Cut to some twenty years ago when our father died. She had not seen him for over 10 years - "he can drop dead tomorrow for all I care". I had made a pact with myself that should she ever ask how he was and even where he was living, then I would tell her. She did not ask.
Come the time of his death - by which time he was more in the other world than this one, I plucked up the courage to tell her and our other sister who had not seen our father since she was 14 years of age - over 25 years earlier. I was surprised when the sister who is the subject of this query told me that I should have said that he was ill (he would not have known her). Further more she would not be attending his Funeral as she was moving house that day and it was 'not convenient'. Crematorium and house move possibly 3 miles apart. This all happened many moons ago but please someone tell me why she refuses to have anything to do with me. I have spent years trying to make sense of it all. Some years ago in answering my suggestion that "that was then and this is now" and maybe we should move on, she said that "that's big of you".

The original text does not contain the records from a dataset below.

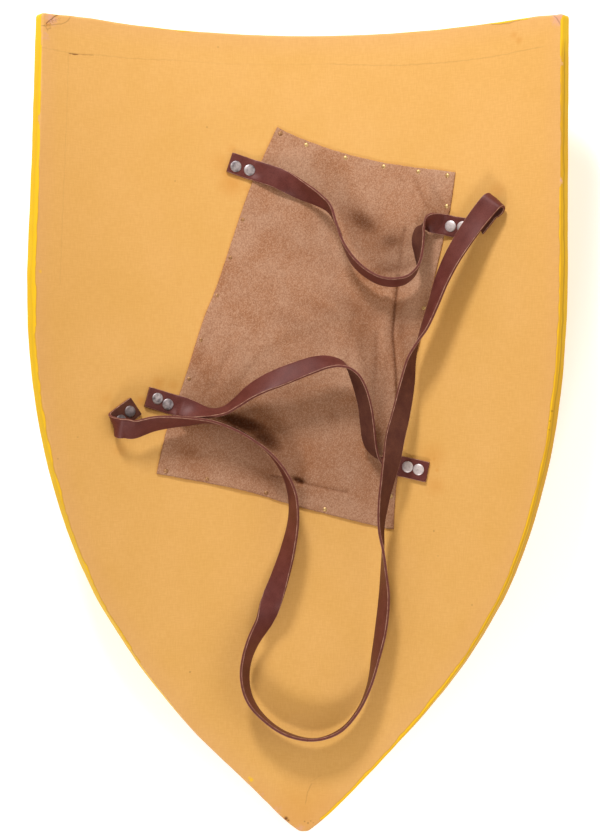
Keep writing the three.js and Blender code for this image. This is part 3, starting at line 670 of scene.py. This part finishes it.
def boardRings(loop, outward):
    b = board
    centre, thick = np.array(b["centre"], dtype=float), b["thickness"]
    backR, frontR = b["backRound"], b["frontRound"]
    rings = []  # (plan points, depth from the front, wrap in mm from the back's corner)
    backStart, frontStart = loop - outward * backR, loop - outward * frontR
    for share in b["backRings"]:
        rings.append((centre + (backStart - centre) * share, thick, 0.0))
    for k in range(1, b["backRoundRings"] + 1):
        turn = k / b["backRoundRings"] * math.pi / 2
        rings.append((loop - outward * backR * (1 - math.sin(turn)),
                      thick - backR * (1 - math.cos(turn)),
                      backR * turn))
    wrapSide = backR * math.pi / 2
    for k in range(1, b["sideRings"] + 1):
        depth = thick - backR + (frontR - thick + backR) * k / (b["sideRings"] + 1)
        rings.append((loop, depth, wrapSide + thick - backR - depth))
    wrapFront = wrapSide + thick - backR - frontR
    for k in range(b["frontRoundRings"]):
        turn = k / (b["frontRoundRings"] - 1) * math.pi / 2
        rings.append((loop - outward * frontR * (1 - math.cos(turn)), frontR * (1 - math.sin(turn)),
                      wrapFront + frontR * turn))
    for share in b["frontRings"]:
        rings.append((centre + (frontStart - centre) * share, 0.0, wrapFront + b["frontWrap"]))
    return rings


def bent(x, y, depth, lift):
    angle = x / board["bendRadius"]
    radius = board["bendRadius"] - depth - lift
    z = axisHeight - radius * math.cos(angle)
    if depth < board["flatBelow"]:
        z = max(z, 0.0)  # the flat spot that the shield rests on
    return (radius * math.sin(angle) / 1000, y / 1000, z / 1000), angle * innerRadius


def makeBoard():
    b = board
    loop = boardOutline()
    count = len(loop)
    outward = outwardNormals(loop)
    edgeLump, edgeSize, fineShare, fineSize = b["edgeLump"]
    lumps = np.array([smoothNoise(x, y, 0.3, edgeSize)
                      + fineShare * smoothNoise(x, y, 5.3, fineSize) for x, y in loop])
    loop = loop + outward * (edgeLump * lumps)[:, None]
    rings = boardRings(loop, outward)
    inward = distanceToLoop(np.vstack([ring[0] for ring in rings]), loop)
    vertices, across, up, wrap = [], [], [], []
    backLump, backSize, backFine, backFineSize = b["backLump"]
    sideLump, sideSize = b["sideLump"]
    for r, (points, depth, wrapHere) in enumerate(rings):
        for x, y in points:
            lift = 0.0
            if r < len(b["backRings"]):
                fine = backFine * smoothNoise(x, y, 8.1, backFineSize)
                lift = backLump * (smoothNoise(x, y, 2.1, backSize) + fine)
            elif depth > 0:
                lift = sideLump * smoothNoise(x, y, depth / 6, sideSize)
            vertex, acrossHere = bent(x, y, depth, lift)
            vertices.append(vertex)
            across.append(acrossHere)
            up.append(y)
            wrap.append(wrapHere)
    faces, materialOf = [], []
    # the back's paint stops on the rounded corner
    paintRings = len(b["backRings"]) + b["backRoundRings"] - 1
    for r in range(len(rings) - 1):
        for i in range(count):
            j = (i + 1) % count
            faces.append((r * count + i, r * count + j, (r + 1) * count + j, (r + 1) * count + i))
            materialOf.append(0 if r < paintRings else 1)
    for r in (0, len(rings) - 1):
        middle = len(vertices)
        x, y = rings[r][0].mean(axis=0)
        vertex, acrossHere = bent(x, y, rings[r][1], 0)
        vertices.append(vertex)
        across.append(acrossHere)
        up.append(y)
        wrap.append(rings[r][2])
        inward = np.append(inward, b["length"])
        for i in range(count):
            here, following = r * count + i, r * count + (i + 1) % count
            faces.append((middle, following, here) if r == 0 else (middle, here, following))
            materialOf.append(0 if r == 0 else 1)
    across, up = np.array(across), np.array(up)
    marks = boardMarks(across, up, inward)
    piece = makePiece("painted_board", vertices, faces, [paintMaterial, enamelMaterial], materialOf,
                      {"across": across, "up": up, "inward": inward, "wrap": wrap, **marks})
    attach(piece, "root")
    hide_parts("board")
    return piece


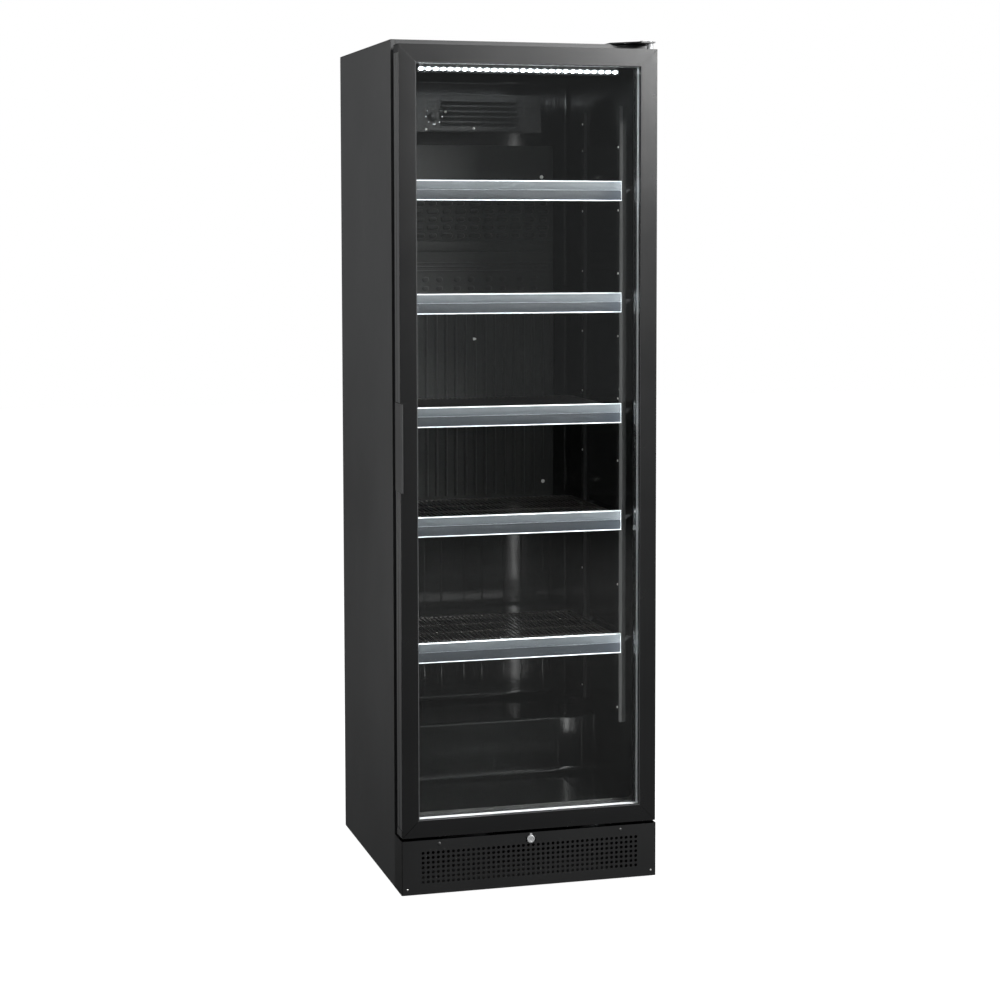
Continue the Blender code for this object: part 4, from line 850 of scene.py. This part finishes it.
# ---------------------------------------------------------------- door
def make_door():
    for name, node in (("left_stile", "door_stile_left"), ("right_stile", "door_stile_right"),
                       ("top_rail", "door_rail_top"), ("bottom_rail", "door_rail_bottom")):
        refined(name, node, "door", "door_frame_paint", "door", 0.0009)
    edge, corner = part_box("door_stile_right")
    half, face = corner.x, corner.x - edge.x
    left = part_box("door_stile_left")
    low, high = left[0].z, left[1].z
    front, rear = left[0].y, left[1].y

    # The bead's coat is lighter than the frame's: a painted highlight line round the glass.
    bead = [(face - 0.0022, front + THIN), (face + 0.0002, front + 0.0002),
            (face + 0.0011, front + 0.0010), (face + 0.0013, front + 0.0030),
            (face + 0.0010, front + 0.0088), (face - 0.0004, front + 0.0090),
            (face - 0.0004, front + 0.0012)]
    ring = solid("glazing_bead", "bead", (framed, bead, half, low, high))
    finish_piece(ring, "door", "door_frame_paint", sharp=60.0)

    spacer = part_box("glass_spacer")
    y0, y1 = spacer[0].y, spacer[1].y
    inner, outer = face + 0.0015, half - spacer[1].x
    profile = [(outer, y0), (inner - 0.0004, y0), (inner, y0 + 0.0004), (inner, y0 + 0.0034),
               (inner - 0.0010, y0 + 0.0042), (inner - 0.0010, y1 - 0.0042), (inner, y1 - 0.0034),
               (inner, y1 - 0.0004), (inner - 0.0004, y1), (outer, y1)]
    bar = solid("spacer_bar", "spacer", (framed, profile, half, low, high))
    finish_piece(bar, "door", "spacer_aluminium", "glass_spacer", sharp=30.0)

    depth = (y0 + y1) / 2
    reach_z = (high - low) - 2 * inner
    reach_x = 2 * (half - inner)
    runs = [("X", -side, (side * (half - inner + 0.0010), depth, low + inner + 0.006), reach_z,
             (0.0, 0.0, SPACER_DOT_PITCH)) for side in (-1, 1)]
    runs += [("Z", up, (-half + inner + 0.006, depth, edge), reach_x, (SPACER_DOT_PITCH, 0.0, 0.0))
             for edge, up in ((low + inner - 0.0010, 1), (high - inner + 0.0010, -1))]
    # Dark discs in rows along the spacer: painted shade standing in for its holes.
    dots = []
    for axis, out, place, reach, step in runs:
        profile = [(0.0, out * 0.0001), (SPACER_DOT, out * 0.0001), (SPACER_DOT, -out * 0.0002),
                   (0.0, -out * 0.0002)]
        dots.append(repeated(solid("dot", "hole", (lathe, profile, place, axis, 6)), "hole",
                             int((reach - 0.012) / SPACER_DOT_PITCH), step))
    finish_piece(merged("spacer_holes", *dots), "door", "spacer_aluminium", sharp=30.0)

    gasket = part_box("door_gasket")
    y0, y1 = gasket[0].y, gasket[1].y
    deep = y1 - y0
    near = half - gasket[1].x
    far = near + SEAL_WIDTH
    profile = [(near + 0.002, y0), (far - 0.002, y0), (far - 0.001, y0 + deep * 0.22),
               (far - 0.005, y0 + deep * 0.36), (far - 0.001, y0 + deep * 0.50),
               (far - 0.004, y0 + deep * 0.62), (far, y0 + deep * 0.74), (far, y1 - 0.001),
               (far - 0.001, y1), (near + 0.001, y1), (near, y1 - 0.001), (near, y0 + deep * 0.74),
               (near + 0.004, y0 + deep * 0.62), (near + 0.001, y0 + deep * 0.50),
               (near + 0.005, y0 + deep * 0.36), (near + 0.001, y0 + deep * 0.22)]
    seal = solid("seal_bellows", "rubber", (framed, profile, half, low, high))
    finish_piece(seal, "door", "seal_rubber", "door_gasket", sharp=75.0)

    pull = refined("pull_handle", "handle", "door", "door_frame_paint", "door", 0.0005).data
    foot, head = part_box("handle")
    # The handle's left side and its lip's front take the lighter coat: painted light on the faces
    # the light falls on.
    pull.materials.append(PAINT["edge"])
    for side in pull.polygons:
        if side.normal.x < -0.5 or (side.normal.y < -0.5 and side.center.y < foot.y + 0.004):
            side.material_index = 1
    # Lighter bands on both side faces of the door, with gaps between: lighter paint standing in for
    # light on the sides.
    lower, upper = low + 0.018, high - 0.018
    strips = [(slab, sorted((side * (half - 0.0004), side * (half + 0.0003))), y, span)
              for side, spans in ((-1, ((lower, foot.z - 0.001), (head.z + 0.001, upper))),
                                  (1, ((lower, upper),)))
              for span in spans
              for y in ((front + 0.0030, front + 0.0285), (front + 0.0315, rear - 0.0040))]
    lit_side_bands = soften(solid("door_side_bands", "edge", *strips), 0.0002, 1)
    finish_piece(lit_side_bands, "door", "door_frame_paint", sharp=50.0)
    places = [(foot.x + 0.0009, -0.270, (foot.z + head.z) / 2 + step * HANDLE_SCREW_PITCH)
              for step in (-1, 0, 1)]
    screws("handle_screws", "door", "door_frame_paint", places, "left", 0.0044, "dark_screw", 0.24)

    covers = []
    deep = (front + 0.006, rear - 0.001)
    for side, edge, up in ((1, high, -1), (-1, low, 1)):
        x0, x1 = side * (half + CAP_PROUD), side * (half - CAP_REACH)
        z0, z1 = edge - up * CAP_PROUD, edge + up * CAP_REACH
        covers.append((slab, sorted((x0, side * (half - 0.0002))), deep, sorted((z0, z1))))
        covers.append((slab, sorted((x0, x1)), deep, sorted((z0, edge + up * 0.0002))))
    caps = soften(solid("door_corner_caps", "rubber", *covers), 0.0002, 1)
    finish_piece(caps, "door", "seal_rubber")


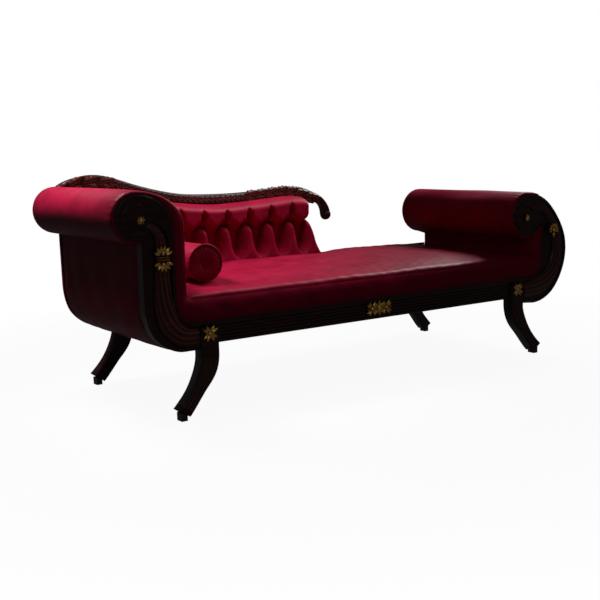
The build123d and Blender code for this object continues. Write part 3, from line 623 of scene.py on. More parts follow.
def make_piece(name: str, shells: Shell | Sequence[Shell], finish: Finish,
               replaces: Sequence[str] = (), body: str = BED, crease: float = SOFT_CREASE) -> None:
    """Turns shells into a finished piece that rides on a body, its place in its mesh.

    Args:
        name: the piece's name.
        shells: one shell or several, in bench coordinates.
        finish: its finish.
        replaces: the CAD nodes that it stands for.
        body: the CAD body that it rides on.
        crease: edges that turn by more than this many degrees stay crisp.
    """
    whole = shells if isinstance(shells, Shell) else joined(shells)
    mesh = bpy.data.meshes.new(name)
    mesh.from_pydata((whole.points + SHIFT).tolist(), [], whole.faces)
    relief = mesh.attributes.new("relief", "FLOAT", "POINT")
    relief.data.foreach_set("value", whole.carving().astype(np.float32))
    work = bmesh.new()
    work.from_mesh(mesh)
    bmesh.ops.remove_doubles(work, verts=work.verts, dist=0.02 * MM)
    bmesh.ops.dissolve_degenerate(work, edges=work.edges, dist=SAME_PLACE)
    bmesh.ops.recalc_face_normals(work, faces=work.faces)
    work.to_mesh(mesh)
    work.free()
    mesh.shade_smooth()
    mesh.set_sharp_from_angle(angle=math.radians(crease))
    piece = link(name, mesh)
    finish.dress(piece)
    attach(piece, body)
    if replaces:
        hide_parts(*replaces)
    LOG.info("%s: %d points", name, len(mesh.vertices))


def upholster(name: str, shell: Shell, node: str, body: str = BED,
              crease: float = SOFT_CREASE) -> None:
    """A stuffed piece in crimson leather that stands for one CAD node, as make_piece makes it."""
    make_piece(name, shell, CRIMSON_LEATHER, [node], body, crease)


# ---- the bed's own sizes ----
HALF_DEPTH = 0.375              # from the middle to either wooden face
FACING = 0.040                  # thickness of a scroll board
BAND = 0.040                    # width of the upholstered border
HEAD_WALL = -0.865              # inner faces of the two ends
FOOT_WALL = 0.905
INNER_CORNER = 0.075            # radius in the wood where the rail turns up into an end
SEAT_FRONT_Z = 0.445
RAIL_TOP = 0.350
REAR_LAP = 0.032                # thickness of the covered rear facings
REAR_END = 0.816                # how far from the middle they meet the rear rail
ARM_FOOT_Z = 0.430              # where the arms' stuffing begins, below the seat's leather
PIPING = 3.2 * MM
HIDE = 6 * MM                   # leather with the wadding under it
FRONT_SIDE = np.diag([1.0, -1.0, 1.0])
Line = tuple[tuple[float, float], ...]


@dataclass
class HeadEnd:
    """The high scroll that rolls outwards: leather over the roll, and carved wood in front."""

    eye: tuple[float, float] = (-1.044, 0.730)
    roll: float = 0.086
    shoulder_z: float = 0.690
    shoulder_rise: float = 0.126
    sweep: Line = ((-1.030, 0.440), (-1.023, 0.372), (-1.006, 0.324), (-0.972, 0.284),
                   (-0.930, 0.258), (-0.880, 0.247))
    under_angle: float = 279.4
    puff: float = 0.0055
    rear_rim: float = 0.018
    side_swell: float = 0.0045

    def outside(self, gap: float = 0.0, count: int = 150) -> np.ndarray:
        """The stuffing's section.

        Args:
            gap: how far inside it the line runs.
            count: how many points to return.

        Returns:
            From the roll's underside round the roll, over the shoulder and down to the seat.
        """
        eye_x = self.eye[0]
        run = HEAD_WALL - gap - eye_x
        return evenly(chain(
            [(eye_x + run, ARM_FOOT_Z), (eye_x + run, self.shoulder_z)],
            arc((eye_x, self.shoulder_z), (run, self.shoulder_rise - gap), 0, 90, 40),
            arc(self.eye, self.roll - gap, 90, self.under_angle, 50)), count)[::-1]

    def sweep_line(self, count: int) -> np.ndarray:
        """The outer side's curve down to the underside."""
        return spline(self.sweep, count, ((0, -1), (1, 0)))

    def cover(self) -> None:
        """Leather over the roll and the inner side, rounded and gathered at its front edge."""
        shell = roll_cover(self.outside(), self.puff, 3)
        upholster("head_arm_leather", shell, "head_arm_pad")

    def rear_cover(self) -> None:
        """Leather over the rear facing, which rounds over from the roll without a seam."""
        outline = chain(self.outside(-self.puff, 120)[::-1], [(-1.034, 0.6365)],
                        self.sweep_line(60) - (0.002, 0.0),
                        [(-REAR_END, self.sweep[-1][1]), (-REAR_END, RAIL_TOP)],
                        [(HEAD_WALL, RAIL_TOP), (HEAD_WALL + self.puff, ARM_FOOT_Z - 0.002)])
        upholster("head_rear_leather", rear_board(outline, self.rear_rim), "head_rear_facing")

    def outer_side(self) -> None:
        """Leather over the outer side, from under the roll to the sweep below."""
        under = arc(self.eye, self.roll, self.under_angle, self.under_angle, 1)
        line = chain(under + (-0.001, 0.004), self.sweep[:1], self.sweep_line(60))
        upholster("head_outer_leather", stretched_side(evenly(line, 90)[::-1], self.side_swell),
                  "head_outer_panel")

    def carve_facing(self) -> None:
        """Beads that follow the facing's edges, and a volute round its eye."""
        inset, edge_x = 0.009, HEAD_WALL - BAND - 0.009
        edge = chain(arc(self.eye, 0.073, 285, 90, 60),
                     arc((self.eye[0], self.shoulder_z), (0.130, 0.113), 90, 0, 40),
                     [(edge_x, 0.425)], arc((-0.830, 0.425), INNER_CORNER + inset, 180, 270, 24))
        sweep = self.sweep_line(90)
        sweep = chain([(-1.021, 0.622)], sweep + inset * left_normals(sweep), [(-0.822, 0.256)])
        volute = spiral(self.eye, (0.060, 0.040), 300, 40)
        shells = [bead(line, 0.0015 - HALF_DEPTH) for line in (edge, sweep, volute)]
        make_piece("head_facing_beads", shells, CARVED_MAHOGANY, crease=CARVED_CREASE)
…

Of course our Aunt had told her brother my father that he should leave his little 'nest egg' to me entirely as I had had the responsibility of looking after his welfare for so many years. And I was not to share it. Well, the sisters had been out of the picture for a long time and both of them are the sort that will not discuss anything uncomfortable.
Thing is, this is so old history. This sister lives not 10 miles from me, alone, as do I. No communication whatever - no 70th birthday wishes, five years ago. For her 70th, I sent her some flowers, but no thanks were returned.
It is all so sad. Youngest sister lives in France, my grown up children live a long way away - two are overseas. So she is my geographically my nearest relation.
I meet a group of our maternal cousins from time to time, they all know her and have told me to forget her. But she is my sister and I love her.